Mais que homenagem, este
tratamento reafirma pelo menos duas questões: a impossibilidade de silenciar
sobre o drama da história, integralmente determinante nas vidas individuais
(basta compreender o trágico desfecho da gravidez de Cleo, a empregada) e como
tais dramas precisam se constituir em memória coletiva a fim de impedirmos
voltar a cumprir os mesmos passos do degredo. A estas pode-se ainda acrescentar
sobre o papel da arte nesse processo, considerando-se que mesmo quando ela se
volta para as questões mais íntimas do homem resulta impossível compreendê-las
distintas das situações comunitárias.
Pelo ponto
de vista adotado, que não chega a ser inusitado porque no fim o interesse do cineasta
é estar o mais próximo possível da realidade mostrada, Roma se afirma não como uma narrativa sobre a família e sim sobre a
vida de Cleo, ou de como a mulher, quanto mais à margem social mais está
submetida ao jugo do abandono e do esquecimento.

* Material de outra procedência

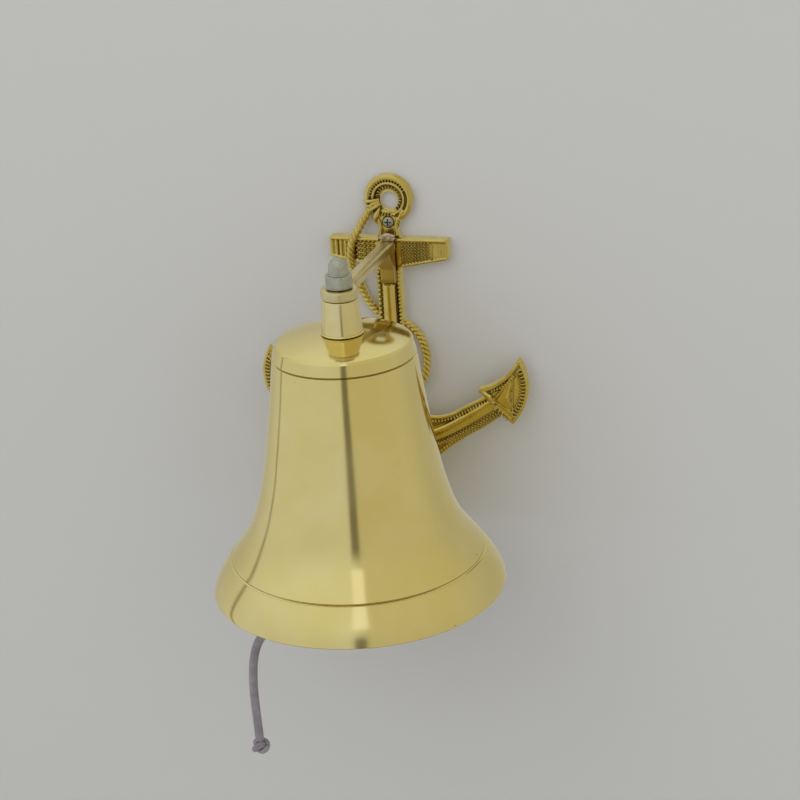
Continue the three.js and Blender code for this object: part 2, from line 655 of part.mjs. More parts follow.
const ship_bell = new THREE.Group();

const finishes = {
  castBrass: { color: 0xb08d2e, roughness: 0.32, metalness: 1 },
  satinBrass: { color: 0xc2ab62, roughness: 0.36, metalness: 1 },
  polishedBrass: { color: 0xd2ba62, roughness: 0.1, metalness: 1 },
  turnedBrass: { color: 0xccb35c, roughness: 0.16, metalness: 1 },
  braze: { color: 0xc9bfae, roughness: 0.5, metalness: 0.8 },
  zincSteel: { color: 0xa3a59a, roughness: 0.38, metalness: 1 },
  cord: { color: 0x8f8794, roughness: 0.95, metalness: 0 },
};

/** Adds one named piece to the bell, with a material of its own. */
function piece(name, geometry, finish, place = [0, 0, 0]) {
  const mesh = new THREE.Mesh(outward(geometry), new THREE.MeshStandardMaterial(finishes[finish]));
  mesh.name = name;
  mesh.position.set(...place);
  ship_bell.add(mesh);
  return mesh;
}

const axis = -ARM_REACH;
piece('anchor_casting', anchorCasting(), 'castBrass');
for (const [name, height] of Object.entries(SCREW_HEIGHTS)) {
  piece(name, wallScrew(), 'zincSteel', [0, 0, height]);
}
piece('bracket_arm', bracketArm(), 'satinBrass');
piece('braze_bead', brazeBead(), 'braze');
piece('acorn_nut', acornNut(), 'zincSteel', [0, axis, eyeTop + SEAT_GAP]);
piece('crown_boss', crownBoss(), 'turnedBrass', [0, axis, bossTop - BOSS_HEIGHT]);
piece('bell_shell', bellShell(), 'polishedBrass', [0, axis, lip]);
piece('eye_bolt', eyeBolt(), 'zincSteel', [0, axis, 0]);
piece('inner_washer', innerWasher(), 'zincSteel', [0, axis, washerTop - WASHER_THICKNESS]);
piece('inner_nut', geometryOf(hexNut(NUT_ACROSS_FLATS, 0, INNER_NUT_HEIGHT, studHole, 0)), 'zincSteel',
  [0, axis, innerNutTop - INNER_NUT_HEIGHT]);
piece('clapper_link', clapperLink(), 'zincSteel', [0, axis, linkPivot]);
piece('clapper_rod', clapperRod(), 'turnedBrass', [0, axis, 0]);
piece('clapper_ball', clapperBall(), 'turnedBrass', [0, axis, ballHeight]);
piece('clapper_lock_nut', geometryOf(
  hexNut(LOCK_NUT_ACROSS_FLATS, 0, LOCK_NUT_HEIGHT, ROD_TIP_RADIUS + PIN_GAP, 0),
), 'turnedBrass', [0, axis, lockNutBottom]);
piece('lanyard_cord', bar(route(cordRoute), CORD_RADIUS, 36, 8), 'cord');
const cordStart = cordRoute[0];
const cordEnd = cordRoute[cordRoute.length - 1];
piece('lanyard_stopper_knot', knot(), 'cord',
  [cordStart[0] + SEAT_GAP + KNOT_RADIUS, cordStart[1], cordStart[2]]);
piece('lanyard_end_knot', knot(), 'cord',
  [cordEnd[0], cordEnd[1], cordEnd[2] - SEAT_GAP - KNOT_RADIUS]);

export default ship_bell;
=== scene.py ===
# %% [markdown]
# # A brass ship bell on its anchor bracket
# The bell hangs from a short arm on a casting in the shape of an anchor with a rope round it.
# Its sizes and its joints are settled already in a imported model, so this lesson only dresses that
# model: every plain solid gets a finer piece in its place, and every piece gets a real finish.
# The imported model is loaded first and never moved, because each new piece takes its place from it.

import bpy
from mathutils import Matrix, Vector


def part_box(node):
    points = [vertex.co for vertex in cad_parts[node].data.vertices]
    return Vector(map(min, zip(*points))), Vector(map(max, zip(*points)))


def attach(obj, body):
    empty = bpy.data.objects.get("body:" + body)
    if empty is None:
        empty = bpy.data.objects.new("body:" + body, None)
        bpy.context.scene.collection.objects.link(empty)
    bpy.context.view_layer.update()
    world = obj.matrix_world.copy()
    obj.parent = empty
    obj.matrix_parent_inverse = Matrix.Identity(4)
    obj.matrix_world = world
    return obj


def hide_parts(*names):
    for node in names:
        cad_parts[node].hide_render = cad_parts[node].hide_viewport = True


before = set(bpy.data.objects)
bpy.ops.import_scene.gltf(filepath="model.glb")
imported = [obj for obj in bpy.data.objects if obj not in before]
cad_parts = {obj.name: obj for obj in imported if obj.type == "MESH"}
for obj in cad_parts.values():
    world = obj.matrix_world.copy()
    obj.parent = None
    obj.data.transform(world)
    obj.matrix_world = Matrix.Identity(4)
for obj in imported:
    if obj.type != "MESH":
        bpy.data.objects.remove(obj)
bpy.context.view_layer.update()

# %% Tools for the whole lesson
import math

import bmesh
import bpy
import numpy as np
from mathutils import Matrix, Vector, noise

MM = 0.001  # shapes are drawn in millimetres and made in metres
FULL_TURN = 2 * math.pi
scene = bpy.context.scene

# %% [markdown]
# ## The places that everything hangs on
# The frame gives each solid's box. Four of its heights and the bell's axis are enough to place
# every turned piece, so they are read once, here, and turned into millimetres.

# %% Read the main heights
def low_high(node):
    """The corners of a node's box in millimetres."""
    low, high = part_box(node)
    return np.array(low) / MM, np.array(high) / MM


bell_low, bell_high = low_high("bell_shell")
AXIS_Y = (bell_low[1] + bell_high[1]) / 2
LIP, CROWN = bell_low[2], bell_high[2]
MOUTH_RADIUS = (bell_high[0] - bell_low[0]) / 2
BELL_HEIGHT = CROWN - LIP
print(f"axis y {AXIS_Y:.1f}, lip {LIP:.1f}, crown {CROWN:.1f}, mouth radius {MOUTH_RADIUS:.1f} mm")

# %% [markdown]
# ## The camera
# A long lens from a little above and to the right of the bell shows the crown, the arm and half of
# the anchor at once. It could be aimed by a constraint, but three angles say the same and stay put.

# %% Set up the camera
CAMERA_PLACE = Vector((0.3406, -1.0200, 0.3322))
CAMERA_TURN = math.radians(18.511)  # to the left of straight at the wall
CAMERA_TILT = math.radians(21.359)  # down
CAMERA_ROLL = math.radians(3.622)
LENS_MM = 95.13

camera = bpy.data.objects.new("camera", bpy.data.cameras.new("camera"))
camera.data.lens = LENS_MM
camera.data.sensor_width = 36
aim = (Matrix.Rotation(CAMERA_TURN, 4, "Z") @ Matrix.Rotation(-CAMERA_TILT, 4, "X")
       @ Matrix.Rotation(CAMERA_ROLL, 4, "Y") @ Matrix.Rotation(math.pi / 2, 4, "X"))
camera.matrix_world = Matrix.Translation(CAMERA_PLACE) @ aim
scene.collection.objects.link(camera)
scene.camera = camera
print("camera stands", round((CAMERA_PLACE - Vector((0, AXIS_Y * MM, 0))).length, 3), "m from the bell")

# %% [markdown]
# ## Making meshes
# Blender builds a mesh from a list of points and a list of faces. A *shell* here is such a pair in
# millimetres. Working with plain pairs lets many small shells be gathered before one object is made.

# %% Turn shells into objects
def gathered(shells):
    """Several shells as one."""
    points, faces = [], []
    for shell_points, shell_faces in shells:
        start = len(points)
        points.extend(shell_points)
        faces.extend(tuple(start + i for i in face) for face in shell_faces)
    return points, faces


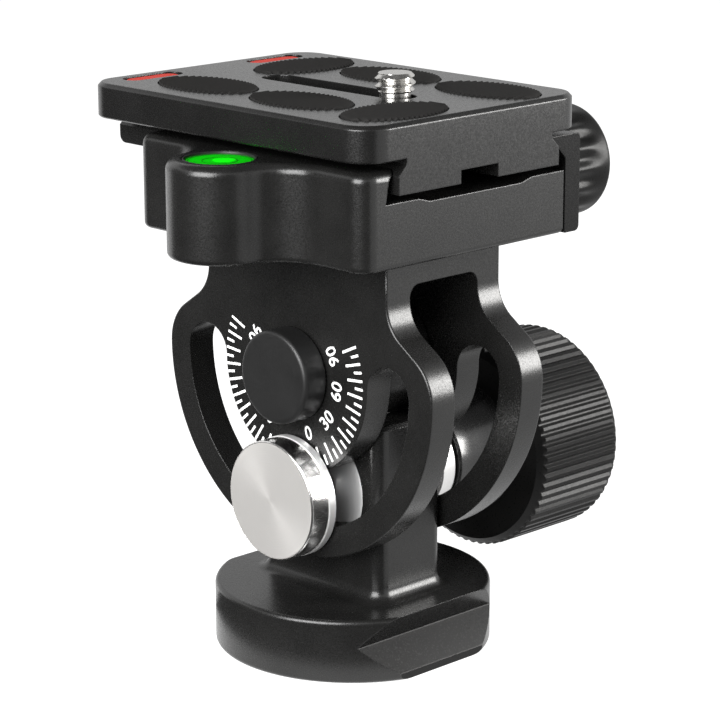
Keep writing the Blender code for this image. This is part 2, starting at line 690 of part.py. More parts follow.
def make_lock_knob():
    """The knurled knob with its smooth hub, its brass insert and the disc in its end."""
    radii = [LOCK_KNOB_RADIUS - KNURL_DEPTH * (index % 2) for index in range(2 * KNURL_COUNT)]
    inset = [radius - LOCK_KNOB_CHAMFER for radius in radii]
    places = (
        (LOCK_KNOB_START, inset),
        (LOCK_KNOB_START + LOCK_KNOB_CHAMFER, radii),
        (LOCK_KNOB_END - LOCK_KNOB_CHAMFER, radii),
        (LOCK_KNOB_END, inset),
    )
    rings = [about_axis(y, BOLT_HEIGHT, ring) for y, ring in places]
    knob = lofted("lock_knob", rings, BLACK)
    centre = (0, 0, BOLT_HEIGHT)
    hub_end = LOCK_KNOB_START + OVERRUN
    hub = [
        (0, hub_end),
        (LOCK_KNOB_HUB_FAR_RADIUS, hub_end),
        (LOCK_KNOB_HUB_FAR_RADIUS, LOCK_KNOB_START),
        (LOCK_KNOB_HUB_NEAR_RADIUS, LOCK_KNOB_HUB_START + COLLAR_THICKNESS),
        (LOCK_KNOB_HUB_NEAR_RADIUS, LOCK_KNOB_HUB_START),
        (0, LOCK_KNOB_HUB_START),
    ]
    join(knob, turned("lock_knob_hub", hub, centre, ALONG_Y, BLACK, SIDES))
    insert_start = LOCK_KNOB_HUB_START + FIT_GAP
    insert_end = insert_start + INSERT_LENGTH
    drill(knob, "insert_hole", (0, LOCK_KNOB_HUB_START - OVERRUN, BOLT_HEIGHT), ALONG_Y,
          INSERT_RADIUS + FIT_GAP, insert_end + FIT_GAP - LOCK_KNOB_HUB_START + OVERRUN)
    bore = BOLT_RADIUS + FIT_GAP
    drill(knob, "bolt_hole", (0, insert_start, BOLT_HEIGHT), ALONG_Y, bore, BOLT_REACH + OVERRUN - insert_start)
    recess = KNOB_CAP_THICKNESS + FIT_GAP
    drill(knob, "lock_cap_recess", (0, LOCK_KNOB_END - recess, BOLT_HEIGHT), ALONG_Y,
          LOCK_KNOB_CAP_RADIUS + FIT_GAP, recess + OVERRUN, SIDES)
    profile = [
        (bore, insert_end),
        (INSERT_RADIUS, insert_end),
        (INSERT_RADIUS, insert_start),
        (bore, insert_start),
    ]
    insert = turned("lock_knob_insert", profile, centre, ALONG_Y, BRASS, SMALL_SIDES, tube=True)
    cap = cylinder("lock_knob_cap", (0, LOCK_KNOB_END - KNOB_CAP_THICKNESS, BOLT_HEIGHT), ALONG_Y,
                   LOCK_KNOB_CAP_RADIUS, KNOB_CAP_THICKNESS, BLACK, SIDES)
    return [knob, insert, cap]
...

É ainda a história sobre uma
variada classe que abdicou de suas próprias realizações em nome da ordem e do satatus quo de outro grupo; este segundo
incapaz, muitas vezes, de reconhecer o esforço, a dedicação e a força do trabalho
para o sustento de suas próprias realidades.
Testemunho
de uma vida que é também símbolo de muitas, o filme de Cuarón não deixa de compreender
a existência enquanto trânsito e a impossibilidade de estabelecimento
definitivo dessa ordem ou estabelecimento buscados pelos ricos na imposição das
rotinas de repetição que determinam o cotidiano dos seus empregados. Observe-se
isso na impossibilidade de manutenção da limpeza da garagem, por mais que as
empregadas se esforcem em lavar o local e zelar pelo cão da casa; ou, de maneira
simbólica – repetindo a imagem que abre e fecha a narrativa – o trânsito dos
aviões que deixam de ser uma mera repetição qualquer de um cotidiano e amplificam-se
em certo grau de esperança, por significarem a variedade de transições
desempenhadas pelo fluxo da vida.
A força de
obras assim construídas com tamanho zelo nos recobra outro sentido para ver
sobre nós e sobre o nosso cotidiano. Isto é, Roma cumpre um duplo impacto necessário a toda obra de arte: o
estético e a motivação para uma nova perspectiva sobre o mundo e as coisas.